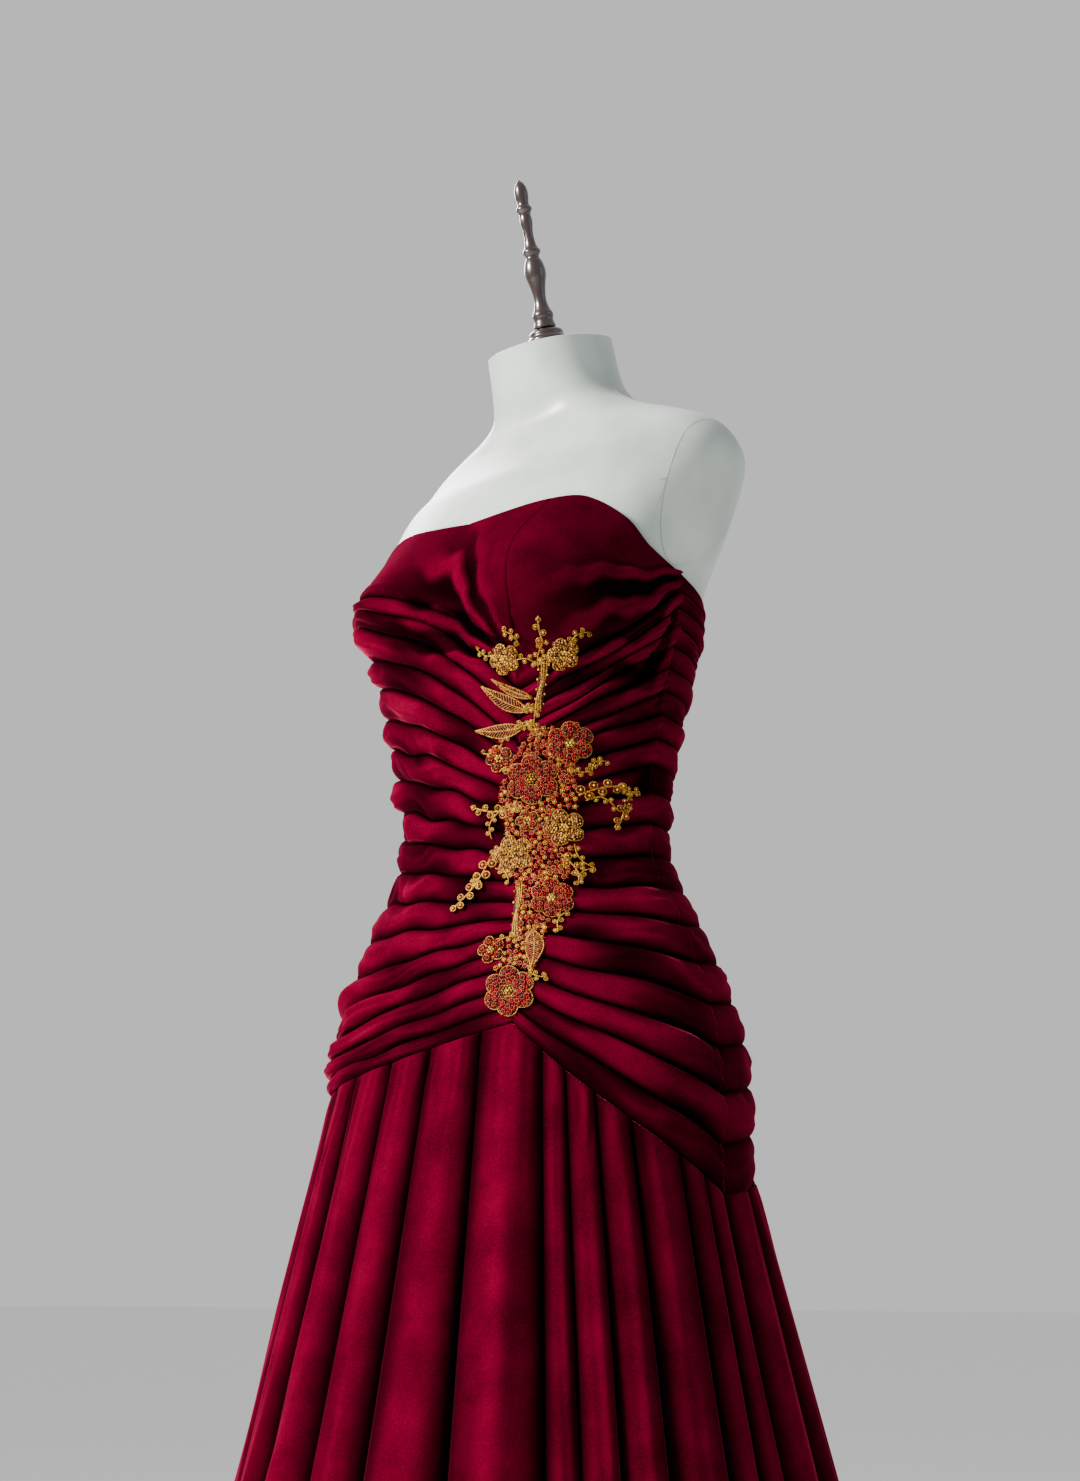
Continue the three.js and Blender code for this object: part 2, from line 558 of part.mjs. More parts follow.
// The whole form, before its arm caps are parted
function formBlank() {
  const rings = FORM_LEVELS.map((z) => {
    const ring = [];
    for (let j = 0; j < COLUMNS_ROUND_FORM; j += 1) {
      const angle = (360 * j) / COLUMNS_ROUND_FORM;
      ring.push(onFigure(angle, z, formInset(angle, z)));
    }
    return ring;
  });
  return loft("form_blank", rings, FINISHES.form);
}

const wasm = await Module();
wasm.setup();

function toManifold(mesh) {
  const { geometry } = mesh;
  return new wasm.Manifold(new wasm.Mesh({
    numProp: 3,
    vertProperties: new Float32Array(geometry.attributes.position.array),
    triVerts: new Uint32Array(geometry.index.array),
  }));
}

function fromManifold(name, body, material) {
  const cut = body.getMesh();
  const geometry = new THREE.BufferGeometry();
  geometry.setAttribute("position", new THREE.BufferAttribute(new Float32Array(cut.vertProperties), 3));
  geometry.setIndex([...cut.triVerts]);
  geometry.computeVertexNormals();
  const mesh = new THREE.Mesh(geometry, material);
  mesh.name = name;
  return mesh;
}

// Parts the arm caps from the torso along two leaning planes, turned with the shoulders
function formPieces() {
  const blank = toManifold(formBlank());
  let torso = blank;
  const caps = [];
  const shoulder = FIGURE_ROWS.find((row) => row.z === SHOULDER_HEIGHT);
  const turn = -radians(shoulder.turn);
  for (const side of [1, -1]) {
    const lean = radians(ARM_PLANE.lean);
    const across = new THREE.Vector3(side * Math.cos(lean), 0, -Math.sin(lean));
    across.applyAxisAngle(new THREE.Vector3(0, 0, 1), turn);
    const reach = across.dot(placed(side * 90, ARM_PLANE.x, shoulder.z));
    const beyond = (gap) => {
      const outer = blank.trimByPlane(across.toArray(), reach + gap);
      return outer.trimByPlane([0, 0, 1], ARM_PLANE.foot + gap);
    };
    torso = torso.subtract(beyond(0));
    caps.push(fromManifold(side > 0 ? "arm_cap_left" : "arm_cap_right", beyond(SEAM_GAP), FINISHES.form));
  }
  return [fromManifold("form_torso", torso, FINISHES.form), ...caps];
}

// Point on the spray's underside: millimetres across and up from a motif's own place
function sprayPoint(motif, across, up, out) {
  const z = motif.z + up;
  const radius = figureRadius(motif.angle, motif.z);
  const angle = motif.angle + THREE.MathUtils.radToDeg(across / radius);
  const folded = 1 - THREE.MathUtils.smoothstep(z, PLAIN_CUP.from, PLAIN_CUP.to);
  const crest = mix(FRONT_CREST, SIDE_CREST, awayFromSpray(angle)) * pressed(angle) * folded;
  const ground = bodiceEase(angle, z) + CLOTH + crest + MOTIF_CLEARANCE;
  return onFigure(angle, z, ground + out);
}

// Rings of a motif from its underside round the edge to its raised middle
function motifSolid(motif, outline, spine, material) {
  const ring = (share, out) => outline.map((p, k) => {
    const core = spine[k];
    return sprayPoint(motif, mix(core.x, p.x, share), mix(core.y, p.y, share), out);
  });
  const raised = MOTIF_BASE + MOTIF_BEADING;
  return loft(
    motif.name,
    [ring(MOTIF.core, 0), ring(1, 0), ring(1, MOTIF_BASE), ring(MOTIF.core, raised)],
    material,
  );
}

// A blossom: a scalloped outline round one middle
function flower(motif, material) {
  const steps = motif.petals * 2;
  const outline = [];
  for (let k = 0; k < steps; k += 1) {
    const around = (2 * Math.PI * k) / steps;
    const reach = motif.radius * (k % 2 === 0 ? MOTIF.notch : 1);
    outline.push(new THREE.Vector2(reach * Math.cos(around), reach * Math.sin(around)));
  }
  return motifSolid(motif, outline, outline.map(() => new THREE.Vector2()), material);
}

// A leaf: a pointed outline on both sides of a straight vein
function leaf(motif, material) {
  const heading = radians(motif.heading);
  const along = new THREE.Vector2(Math.cos(heading), Math.sin(heading));
  const aside = new THREE.Vector2(-along.y, along.x);
  const vein = (share) => along.clone().multiplyScalar(share * motif.length);
  const breadth = (share) => (motif.width / 2) * mix(MOTIF.tip, 1, Math.sin(Math.PI * share));
  const place = (share, side) => vein(share).addScaledVector(aside, side * breadth(share));
  const side = (sign) => LEAF_STATIONS.map((share) => ({
    edge: place(share, sign),
    core: vein(mix(VEIN.from, VEIN.to, share)),
  }));
  const all = [...side(-1), ...side(1).reverse()];
  return motifSolid(motif, all.map((p) => p.edge), all.map((p) => p.core), material);
}

// A turned piece given by its radii and heights, closed on the axis
function turned(name, profile, segments, material) {
  const points = profile.map(([radius, z]) => new THREE.Vector2(radius, z));
  const geometry = new THREE.LatheGeometry(points, segments);
  geometry.rotateX(Math.PI / 2);
  const mesh = new THREE.Mesh(geometry, material);
  mesh.name = name;
  return mesh;
}

// Base, pole and plate under the form
function stand() {
  const base = turned("stand_base", BASE_PROFILE, BASE_SEGMENTS, FINISHES.enamel);
  const poleFoot = BASE_TOP + SEAM_GAP;
  const plateTop = FIGURE_ROWS[0].z - SEAM_GAP;
  const plateFoot = plateTop - FORM_PLATE.thickness;
  const poleTop = plateFoot - SEAM_GAP;
  const pole = turned("stand_pole", [
    [0, poleFoot],
    [POLE_RADIUS, poleFoot],
    [POLE_RADIUS, poleTop],
    [0, poleTop],
  ], POLE_SEGMENTS, FINISHES.steel);
  const plate = turned("form_plate", [
    [0, plateFoot],
    [FORM_PLATE.foot, plateFoot],
    [FORM_PLATE.radius, plateFoot + FORM_PLATE.slope],
    [FORM_PLATE.radius, plateTop],
    [0, plateTop],
  ], FORM_PLATE.segments, FINISHES.wood);
  return [base, pole, plate];
}

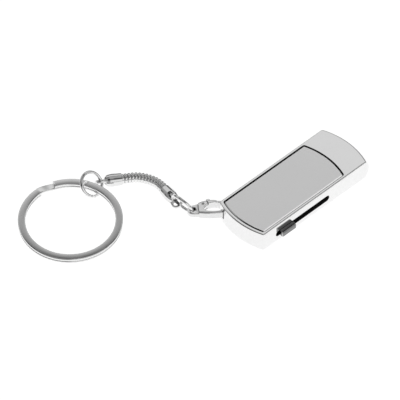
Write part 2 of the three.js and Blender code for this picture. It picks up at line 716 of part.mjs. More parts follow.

-----

● **Aim**
Print out every record again, exactly and in full.

● **Response to the task**
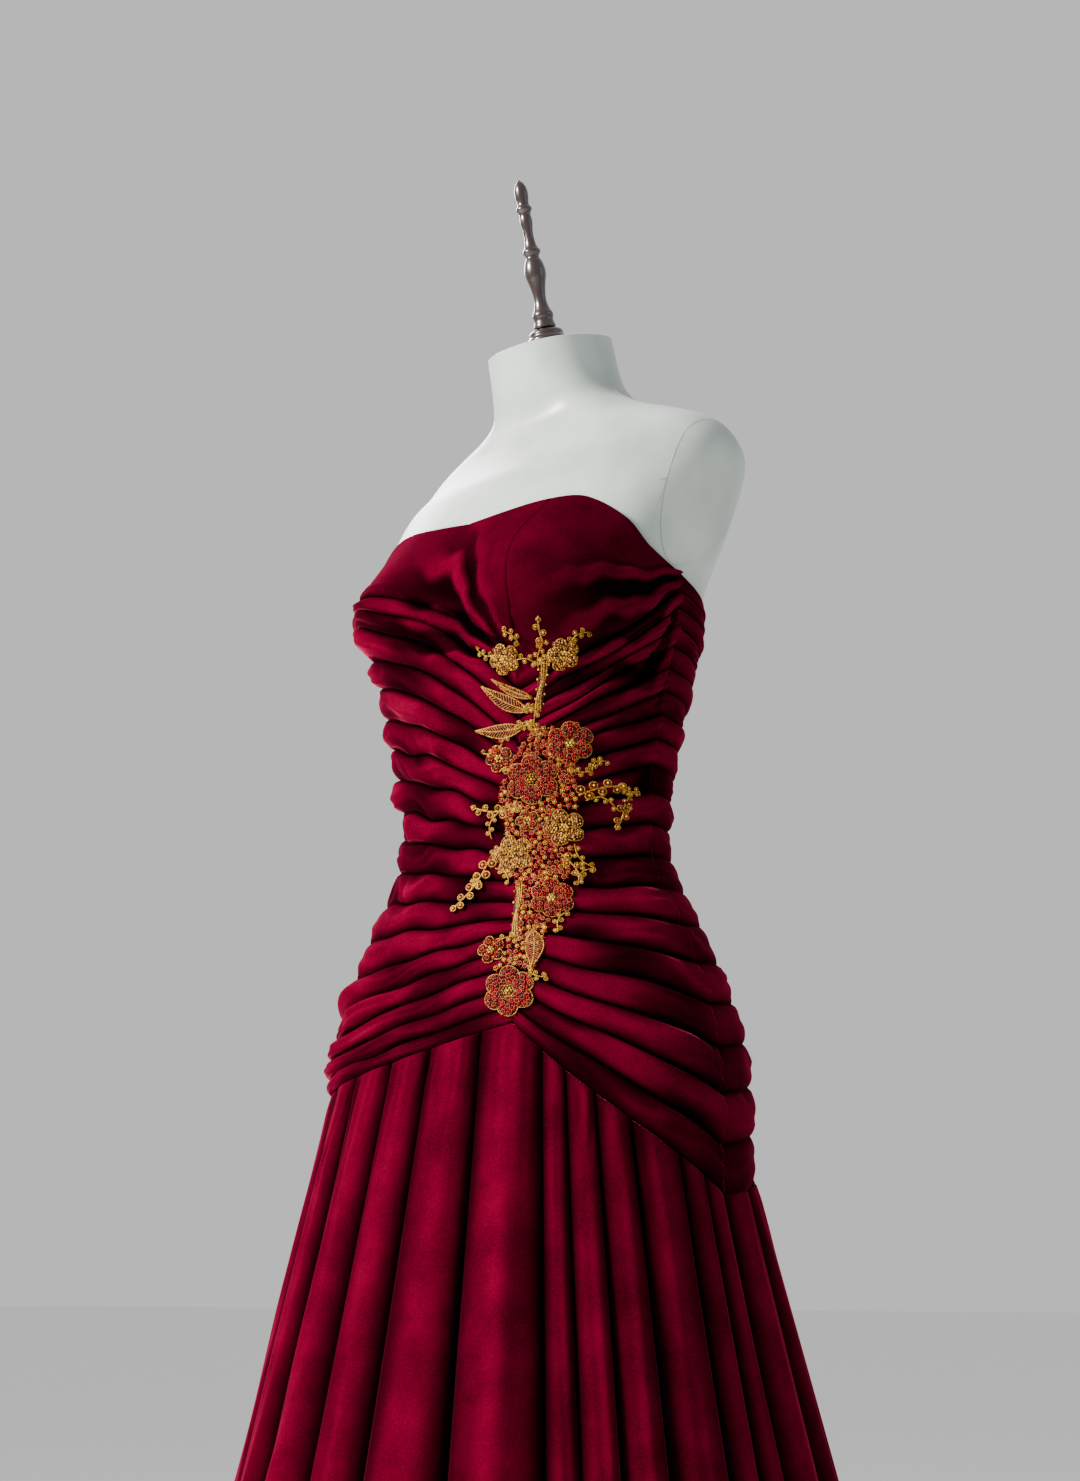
Continue the three.js and Blender code for this object: part 2, from line 558 of part.mjs. More parts follow.
// The whole form, before its arm caps are parted
function formBlank() {
  const rings = FORM_LEVELS.map((z) => {
    const ring = [];
    for (let j = 0; j < COLUMNS_ROUND_FORM; j += 1) {
      const angle = (360 * j) / COLUMNS_ROUND_FORM;
      ring.push(onFigure(angle, z, formInset(angle, z)));
    }
    return ring;
  });
  return loft("form_blank", rings, FINISHES.form);
}

const wasm = await Module();
wasm.setup();

function toManifold(mesh) {
  const { geometry } = mesh;
  return new wasm.Manifold(new wasm.Mesh({
    numProp: 3,
    vertProperties: new Float32Array(geometry.attributes.position.array),
    triVerts: new Uint32Array(geometry.index.array),
  }));
}

function fromManifold(name, body, material) {
  const cut = body.getMesh();
  const geometry = new THREE.BufferGeometry();
  geometry.setAttribute("position", new THREE.BufferAttribute(new Float32Array(cut.vertProperties), 3));
  geometry.setIndex([...cut.triVerts]);
  geometry.computeVertexNormals();
  const mesh = new THREE.Mesh(geometry, material);
  mesh.name = name;
  return mesh;
}

// Parts the arm caps from the torso along two leaning planes, turned with the shoulders
function formPieces() {
  const blank = toManifold(formBlank());
  let torso = blank;
  const caps = [];
  const shoulder = FIGURE_ROWS.find((row) => row.z === SHOULDER_HEIGHT);
  const turn = -radians(shoulder.turn);
  for (const side of [1, -1]) {
    const lean = radians(ARM_PLANE.lean);
    const across = new THREE.Vector3(side * Math.cos(lean), 0, -Math.sin(lean));
    across.applyAxisAngle(new THREE.Vector3(0, 0, 1), turn);
    const reach = across.dot(placed(side * 90, ARM_PLANE.x, shoulder.z));
    const beyond = (gap) => {
      const outer = blank.trimByPlane(across.toArray(), reach + gap);
      return outer.trimByPlane([0, 0, 1], ARM_PLANE.foot + gap);
    };
    torso = torso.subtract(beyond(0));
    caps.push(fromManifold(side > 0 ? "arm_cap_left" : "arm_cap_right", beyond(SEAM_GAP), FINISHES.form));
  }
  return [fromManifold("form_torso", torso, FINISHES.form), ...caps];
}

// Point on the spray's underside: millimetres across and up from a motif's own place
function sprayPoint(motif, across, up, out) {
  const z = motif.z + up;
  const radius = figureRadius(motif.angle, motif.z);
  const angle = motif.angle + THREE.MathUtils.radToDeg(across / radius);
  const folded = 1 - THREE.MathUtils.smoothstep(z, PLAIN_CUP.from, PLAIN_CUP.to);
  const crest = mix(FRONT_CREST, SIDE_CREST, awayFromSpray(angle)) * pressed(angle) * folded;
  const ground = bodiceEase(angle, z) + CLOTH + crest + MOTIF_CLEARANCE;
  return onFigure(angle, z, ground + out);
}

// Rings of a motif from its underside round the edge to its raised middle
function motifSolid(motif, outline, spine, material) {
  const ring = (share, out) => outline.map((p, k) => {
    const core = spine[k];
    return sprayPoint(motif, mix(core.x, p.x, share), mix(core.y, p.y, share), out);
  });
  const raised = MOTIF_BASE + MOTIF_BEADING;
  return loft(
    motif.name,
    [ring(MOTIF.core, 0), ring(1, 0), ring(1, MOTIF_BASE), ring(MOTIF.core, raised)],
    material,
  );
}

// A blossom: a scalloped outline round one middle
function flower(motif, material) {
  const steps = motif.petals * 2;
  const outline = [];
  for (let k = 0; k < steps; k += 1) {
    const around = (2 * Math.PI * k) / steps;
    const reach = motif.radius * (k % 2 === 0 ? MOTIF.notch : 1);
    outline.push(new THREE.Vector2(reach * Math.cos(around), reach * Math.sin(around)));
  }
  return motifSolid(motif, outline, outline.map(() => new THREE.Vector2()), material);
}

// A leaf: a pointed outline on both sides of a straight vein
function leaf(motif, material) {
  const heading = radians(motif.heading);
  const along = new THREE.Vector2(Math.cos(heading), Math.sin(heading));
  const aside = new THREE.Vector2(-along.y, along.x);
  const vein = (share) => along.clone().multiplyScalar(share * motif.length);
  const breadth = (share) => (motif.width / 2) * mix(MOTIF.tip, 1, Math.sin(Math.PI * share));
  const place = (share, side) => vein(share).addScaledVector(aside, side * breadth(share));
  const side = (sign) => LEAF_STATIONS.map((share) => ({
    edge: place(share, sign),
    core: vein(mix(VEIN.from, VEIN.to, share)),
  }));
  const all = [...side(-1), ...side(1).reverse()];
  return motifSolid(motif, all.map((p) => p.edge), all.map((p) => p.core), material);
}

// A turned piece given by its radii and heights, closed on the axis
function turned(name, profile, segments, material) {
  const points = profile.map(([radius, z]) => new THREE.Vector2(radius, z));
  const geometry = new THREE.LatheGeometry(points, segments);
  geometry.rotateX(Math.PI / 2);
  const mesh = new THREE.Mesh(geometry, material);
  mesh.name = name;
  return mesh;
}

// Base, pole and plate under the form
function stand() {
  const base = turned("stand_base", BASE_PROFILE, BASE_SEGMENTS, FINISHES.enamel);
  const poleFoot = BASE_TOP + SEAM_GAP;
  const plateTop = FIGURE_ROWS[0].z - SEAM_GAP;
  const plateFoot = plateTop - FORM_PLATE.thickness;
  const poleTop = plateFoot - SEAM_GAP;
  const pole = turned("stand_pole", [
    [0, poleFoot],
    [POLE_RADIUS, poleFoot],
    [POLE_RADIUS, poleTop],
    [0, poleTop],
  ], POLE_SEGMENTS, FINISHES.steel);
  const plate = turned("form_plate", [
    [0, plateFoot],
    [FORM_PLATE.foot, plateFoot],
    [FORM_PLATE.radius, plateFoot + FORM_PLATE.slope],
    [FORM_PLATE.radius, plateTop],
    [0, plateTop],
  ], FORM_PLATE.segments, FINISHES.wood);
  return [base, pole, plate];
}

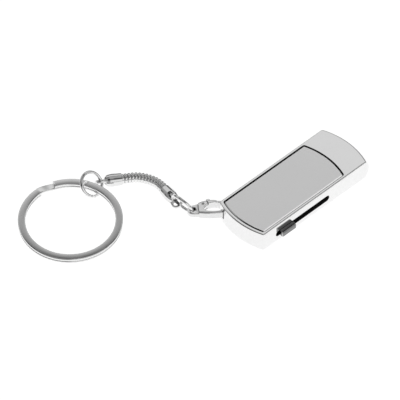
Write part 2 of the three.js and Blender code for this picture. It picks up at line 716 of part.mjs. More parts follow.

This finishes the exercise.